There are however some minor differences within the decoder blocks which follow the nanoGPT tutorial:

- Layer normalization comes
*before*the multi-head attention (MHA) and feedforward (FF) layers - As there is no encoder, cross-attention layers are removed

👉 For more details on the self-attention mechanism and for an in-depth understanding of this architecture be sure to check the nanoGPT tutorial which I highly recommend to anyone interested!

The **input** and **output** layers are however quite different than in the original Transformer as we're dealing with sequences of *continuous* strokes and *discrete* pen actions, and not simply strings.

Let's start with the input layer. The input data, which is a partial sketch, is a sequence of stroke-3 tuples $(dx, dy, p)$ where $(dx, dy) \in \mathbb{R}^2$ and $p \in \lbrace 0,1,2 \rbrace$.

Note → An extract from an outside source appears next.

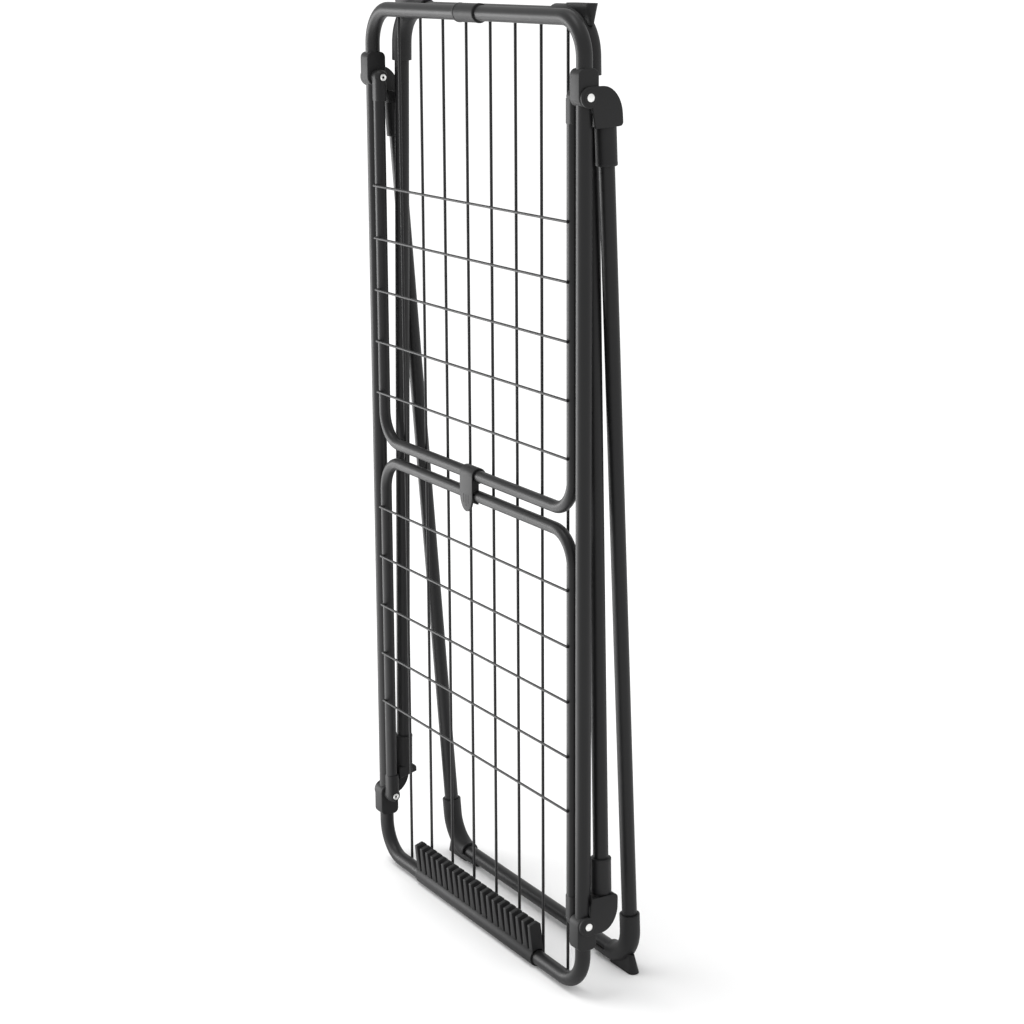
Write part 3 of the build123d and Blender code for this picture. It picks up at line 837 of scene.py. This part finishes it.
# ------------------------------------------------------------------ wings
# Each wing is a thinner coated tube bent into a U, with five short wires welded across its
# front. The upper wing hangs from the upper rivets and the lower one stands on the lower.
wing_low, wing_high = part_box("upper_wing_tube")
across_low, across_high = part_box("upper_wing_wires")
WING_R = 8 * MM
WING_X = wing_high.x - WING_R
WING_Y = (wing_low.y + wing_high.y) / 2
WING_END = wing_low.z + WING_R
WING_BEND = 43 * MM
WING_WIRE_R = (across_high.y - across_low.y) / 2
WING_WIRE_Y = (across_high.y + across_low.y) / 2
WING_WIRE_COUNT = 5
WING_NUGGET = Vector((2.6, 1.6, 2.4)) * MM

for wing, lower in (("upper_wing", False), ("lower_wing", True)):
    corners = [
        (WING_X, WING_Y, wing_high.z),
        (WING_X, WING_Y, WING_END),
        (-WING_X, WING_Y, WING_END),
        (-WING_X, WING_Y, wing_high.z),
    ]
    hoop = flipped(bent_tube(corners, WING_BEND, WING_R, sides=32), False, lower)
    piece(f"{wing}_hoop", hoop, wing, "tube_coating", tube_coat, f"{wing}_tube")
    rungs = bmesh.new()
    for i in range(WING_WIRE_COUNT):
        share = i / (WING_WIRE_COUNT - 1)
        z = (across_low.z + WING_WIRE_R) * (1 - share) + (across_high.z - WING_WIRE_R) * share
        ends = (across_low.x, WING_WIRE_Y, z), (across_high.x, WING_WIRE_Y, z)
        straight_rod(rungs, *ends, WING_WIRE_R)
        for x in (WING_X, -WING_X):
            weld_nugget(rungs, (x, WING_Y - WING_R, z), WING_NUGGET)
    rungs = flipped(rungs, False, lower)
    piece(f"{wing}_rungs", rungs, wing, "wire_coating", wire_coat, f"{wing}_wires")

# ------------------------------------------------------------------ wing sockets
# A black moulding on each end of a wing tube: a round boss, which narrows away from the block,
# turns on the rivet, and a short sleeve with squared sides carries the tube.
socket_low, socket_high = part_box("upper_wing_socket_right")
WING_BOSS_R = 10 * MM
WING_BOSS_FACE_R = 6.8 * MM
WING_BOSS_SLOPE = 6 * MM
BOSS_TIP_H = 0.6 * MM
BOSS_TIP_SINK = 0.8 * MM
BOSS_TIP_SWELL = 0.2 * MM
BOSS_SHOULDER = 1 * MM
BOSS_SHOULDER_SINK = 0.6 * MM
BOSS_SHOULDER_BEND = 0.15 * MM
BOSS_EDGE = 1 * MM
BOSS_EDGE_BEND = 0.3 * MM
WING_SLEEVE_CORNER = 6 * MM
WING_SLEEVE_EDGE = 0.8 * MM
WING_SLEEVE_TOP = 2 * MM
WING_SLEEVE_R = 9 * MM


def wing_socket():
    boss = bmesh.new()
    width = socket_high.x - socket_low.x
    turned(boss, (socket_low.x, FRAME_Y, HINGE_HIGH), (1, 0, 0), [
        (0, WING_BOSS_FACE_R - BOSS_TIP_SINK),
        (BOSS_TIP_H, WING_BOSS_FACE_R + BOSS_TIP_SWELL),
        (WING_BOSS_SLOPE - BOSS_SHOULDER, WING_BOSS_R - BOSS_SHOULDER_SINK),
        (WING_BOSS_SLOPE, WING_BOSS_R - BOSS_SHOULDER_BEND),
        (WING_BOSS_SLOPE + BOSS_SHOULDER, WING_BOSS_R),
        (width - BOSS_EDGE, WING_BOSS_R),
        (width - BOSS_EDGE_BEND, WING_BOSS_R - BOSS_EDGE_BEND),
        (width, WING_BOSS_R - BOSS_EDGE),
    ])
    low = Vector((WING_X - WING_SLEEVE_R, WING_Y - WING_R, socket_low.z))
    high = Vector((WING_X + WING_SLEEVE_R, WING_Y + WING_SLEEVE_R, HINGE_HIGH - WING_SLEEVE_TOP))
    sleeve = brick(low, high)
    soften(sleeve, edges_along(sleeve, 2, lambda m: True), WING_SLEEVE_CORNER, 6)
    soften(sleeve, rim_of(faces_at(sleeve, 2, low.z)), WING_SLEEVE_EDGE, 3)
    return join(boss, sleeve)


for wing, lower in (("upper_wing", False), ("lower_wing", True)):
    for side, left in SIDES.items():
        socket = flipped(wing_socket(), left, lower)
        piece(f"{wing}_pivot_{side}", socket, wing, "moulding", moulding, f"{wing}_socket_{side}")

# ------------------------------------------------------------------ wing clip
# A black moulding that turns on the upper wing's end tube. Its front is a flat plate that ends
# in a rounded thumb tongue with shallow grip ridges, and its jaw snaps over the lower wing.
clip_low, clip_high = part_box("wing_clip")
CLIP_HALF = (clip_high.x - clip_low.x) / 2
CLIP_WALL = 2.8 * MM
TONGUE_ROUND = 24 * MM
TONGUE_STEPS = 24
CLIP_EDGE = 0.4 * MM
TONGUE_EDGE = 0.9 * MM
WEB_EDGE = 0.6 * MM
WEB_SINK = 1 * MM
RIDGE_FADE = 0.25
RING_GAP = 0.05 * MM
JAW_GAP = 0.3 * MM
JAW_START = radians(95)
JAW_SWEEP = radians(172)
RIDGE_COUNT = 3
RIDGE_PITCH = 6 * MM
RIDGE_DROP = 17 * MM
RIDGE_R = 1.2 * MM
RIDGE_PROUD = 0.35 * MM

upper_bar = Vector((clip_low.x, WING_Y, WING_END))
lower_bar = Vector((clip_low.x, WING_Y, 2 * MIDDLE - WING_END))
ring_out = WING_R + CLIP_WALL
clip = bmesh.new()
near, far = band(clip, upper_bar, WING_R + RING_GAP, ring_out, 0, 2 * pi, 2 * CLIP_HALF, 40)
soften(clip, rim_of(near) + rim_of(far), CLIP_EDGE, 2)
jaw = bmesh.new()
near, far = band(
    jaw, lower_bar, WING_R + JAW_GAP, ring_out, JAW_START, JAW_SWEEP, 2 * CLIP_HALF, 20
)
soften(jaw, rim_of(near) + rim_of(far), CLIP_EDGE, 2)

front_y = clip_low.y
tongue = bmesh.new()
round_z = clip_low.z + TONGUE_ROUND
turns = [pi * i / TONGUE_STEPS for i in range(TONGUE_STEPS + 1)]
sweep = [(CLIP_HALF * cos(a), round_z - TONGUE_ROUND * sin(a)) for a in turns]
outline = [(CLIP_HALF, upper_bar.z), *sweep, (-CLIP_HALF, upper_bar.z)]
face = tongue.faces.new([tongue.verts.new((x, front_y, z)) for x, z in outline])
pull(tongue, [face], Vector((0, CLIP_WALL, 0)))
bmesh.ops.recalc_face_normals(tongue, faces=tongue.faces)
soften(tongue, rim_of(faces_at(tongue, 1, front_y)), TONGUE_EDGE, 3)
ridges = bmesh.new()
for i in range(RIDGE_COUNT):
    x = (i - (RIDGE_COUNT - 1) / 2) * RIDGE_PITCH
    drop = RIDGE_DROP * (1 - abs(i - (RIDGE_COUNT - 1) / 2) * RIDGE_FADE)
    y = front_y + RIDGE_R - RIDGE_PROUD
    straight_rod(ridges, (x, y, round_z), (x, y, round_z - drop), RIDGE_R, 12)
web = brick(
    Vector((-CLIP_HALF + CLIP_EDGE, front_y + WEB_SINK, lower_bar.z + WING_R / 2)),
    Vector((CLIP_HALF - CLIP_EDGE, WING_Y, upper_bar.z - WING_R / 2)),
)
soften(web, edges_along(web, 0, lambda m: True), WEB_EDGE, 2)
piece("thumb_clip", join(clip, jaw, tongue, web, ridges), "clip", "moulding", moulding, "wing_clip")

# ------------------------------------------------------------------ studio
# A pale seamless floor under an even sky, a high sun that lights the floor, one large soft
# light low on the left in front of the wings and a bright card on the floor before them, so
# black tubes show a grey side and a dark side.
rack_low, rack_high = cad_box
rack_middle = (rack_low + rack_high) / 2
FLOOR_HALF = 400.0

scene = bpy.context.scene
scene.view_settings.view_transform = "Standard"

floor_shape = bmesh.new()
bmesh.ops.create_grid(floor_shape, x_segments=2, y_segments=2, size=FLOOR_HALF)
floor_mesh = bpy.data.meshes.new("floor")
floor_shape.to_mesh(floor_mesh)
floor_shape.free()
floor = bpy.data.objects.new("floor", floor_mesh)
scene.collection.objects.link(floor)

floor_paint = bpy.data.materials.new("floor_paint")
floor_paint.use_nodes = True
floor_shader = floor_paint.node_tree.nodes["Principled BSDF"]
floor_shader.inputs["Base Color"].default_value = (0.9, 0.9, 0.9, 1)
floor_shader.inputs["Roughness"].default_value = 0.9
floor_shader.inputs["Specular IOR Level"].default_value = 0.0
floor_mesh.materials.append(floor_paint)

sky = bpy.data.worlds.new("studio_sky")
sky.use_nodes = True
sky.node_tree.nodes["Background"].inputs["Color"].default_value = (1, 1, 1, 1)
sky.node_tree.nodes["Background"].inputs["Strength"].default_value = 0.95
scene.world = sky


def aimed(name, lamp, place, aim):
    """Puts a lamp in the scene at a place, turned to face a point."""
    holder = bpy.data.objects.new(name, lamp)
    holder.location = place
    holder.rotation_euler = (Vector(aim) - Vector(place)).to_track_quat("-Z", "Y").to_euler()
    scene.collection.objects.link(holder)


sun = bpy.data.lights.new("high_sun", "SUN")
sun.energy = 1.0
sun.angle = radians(25)
aimed("high_sun", sun, (-0.6, -0.9, 5.0), rack_middle)

soft = bpy.data.lights.new("front_softbox", "AREA")
soft.shape = "RECTANGLE"
soft.size = 2.4
soft.size_y = 1.3
soft.energy = 82
aimed("front_softbox", soft, (-2.9, -2.3, 0.66), rack_middle)

card = bpy.data.lights.new("floor_card", "AREA")
card.shape = "RECTANGLE"
card.size = 2.6
card.size_y = 1.5
card.energy = 30
aimed("floor_card", card, (-1.2, -0.95, 0.004), (-1.2, -0.95, 1.0))
bpy.data.objects["floor_card"].visible_camera = False

camera_data = bpy.data.cameras.new("camera")
camera_data.sensor_width = 36.0
camera_data.lens = 79.72
camera_data.shift_y = -0.04
camera_data.clip_end = 2000.0
camera = bpy.data.objects.new("camera", camera_data)
camera.location = (2.5658, -1.4807, 1.3209)
heading = Matrix.Rotation(radians(59.834), 3, "Z")
tilt = Matrix.Rotation(pi / 2 - radians(12.96), 3, "X")
roll = Matrix.Rotation(radians(-0.312), 3, "Z")
camera.rotation_euler = (heading @ tilt @ roll).to_euler()
scene.collection.objects.link(camera)
scene.camera = camera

- The pen action $p$ is discrete and can take only 3-values, so the
`Pen Embedding`

layer is a simple table of 3 d-dimensional embeddings which we implement with the nn.Embedding layer. - The stroke action $(dx, dy)$, however, can take continuous values. Therefore, for the
`Stroke Embedding`

layer, we use a projector mapping the 2D-strokes into a d-dimensional space. - The positional embedding is, as traditionally,
a nn.Embedding table of size
`block_size`

(max content length) which describes the position of a stroke in the sequence.

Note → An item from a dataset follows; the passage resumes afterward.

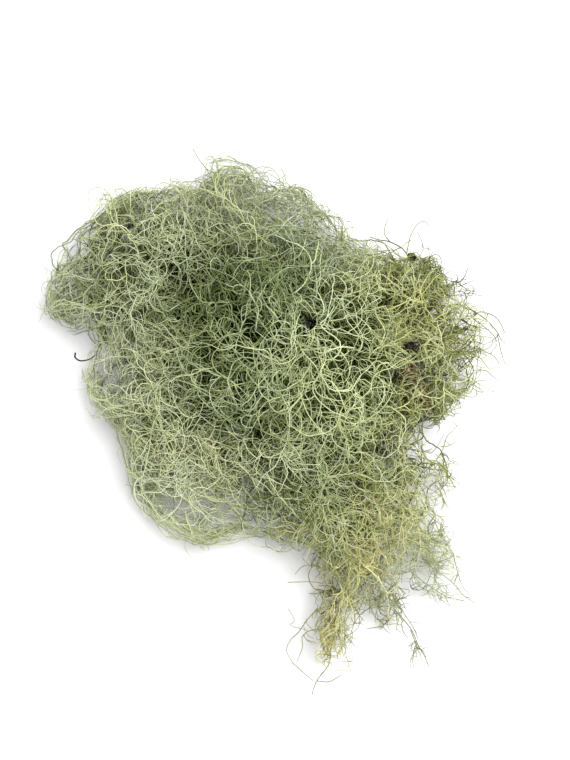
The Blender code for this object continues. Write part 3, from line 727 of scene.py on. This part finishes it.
# ---- Materials ----

def new_material(name):
    """A material with its nodes and links."""
    material = bpy.data.materials.new(name)
    material.use_nodes = True
    return material, material.node_tree.nodes, material.node_tree.links


WHITE = (1.0, 1.0, 1.0)


def add_ramp(nodes, stops):
    """A colour ramp with the given places and colours."""
    ramp = nodes.new("ShaderNodeValToRGB")
    elements = ramp.color_ramp.elements
    while len(elements) < len(stops):
        elements.new(0.5)
    for element, (place, colour) in zip(elements, stops):
        element.position = place
        element.color = (*colour, 1.0)
    return ramp


def add_mix(nodes, links, first, second, blend="MULTIPLY"):
    """The blend of two colours."""
    mix = nodes.new("ShaderNodeMix")
    mix.data_type = "RGBA"
    mix.blend_type = blend
    mix.inputs["Factor"].default_value = 1.0
    links.new(first, mix.inputs["A"])
    links.new(second, mix.inputs["B"])
    return mix.outputs["Result"]


def add_noise(nodes, links, where, scale, detail=3.0):
    """Noise over the given coordinates."""
    pattern = nodes.new("ShaderNodeTexNoise")
    pattern.inputs["Scale"].default_value = scale
    pattern.inputs["Detail"].default_value = detail
    links.new(where, pattern.inputs["Vector"])
    return pattern.outputs["Fac"]


def finish_surface(nodes, links, colour, grain, rough, bump):
    """Link colour, roughness (least, most) and bump (strength, distance) to the shader."""
    shader = nodes["Principled BSDF"]
    links.new(colour, shader.inputs["Base Color"])
    polish = nodes.new("ShaderNodeMapRange")
    polish.inputs["To Min"].default_value, polish.inputs["To Max"].default_value = rough
    links.new(grain, polish.inputs["Value"])
    links.new(polish.outputs["Result"], shader.inputs["Roughness"])
    relief = nodes.new("ShaderNodeBump")
    relief.inputs["Strength"].default_value, relief.inputs["Distance"].default_value = bump
    links.new(grain, relief.inputs["Height"])
    links.new(relief.outputs["Normal"], shader.inputs["Normal"])
    shader.inputs["Specular IOR Level"].default_value = 0.03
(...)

For the output layer, we divide it in two heads:

- The
`MDN Head`

which stands for*Mixture Density Network*and that we detail below. - The
`Pen Head`

which is simply a Linear Layer which outputs logits of size 3. The output logits are used as parameters of a*Categorical Distribution*to sample pen actions at each time step, akin to what is done for string sequence generation.

Mixture Density Networks, originally proposed by
Christopher Bishop in 1994,
uses the output of a neural network as *parameters of a probability distribution* instead of direct output values.

In our case, as shown above, the network outputs are parameters $\lbrace \pi_j, \mu_j, \Sigma_j \rbrace_{j=1..M}$ of a Multivariate Gaussian Mixture Model (GMM) with $M=20$ components that we use to sample stroke actions from:

$$\begin{align*} a &\sim f(\theta) \newline f(\theta) &= \sum^{M}_{j=1} \pi_j \: \mathcal{N} (\mu_j, \Sigma_j) \end{align*}$$

The intuition here is that if we would directly train our network to predict strokes with a vanilla regression task, e.g. with MLE loss,
it would only learn to recover the average output stroke per input sequence. The average in that case can often be not correct: when drawing a cat face for instance, after drawing the ears
some might move to the eyes whereas others might draw the face contour and learning the average of these strokes options will result in something pretty bad looking.
By modelling the output values with a GMM (or other distribution) instead, the network can learn to generate *multiple* output values for a given
input hence is more likely to recover the true data distribution.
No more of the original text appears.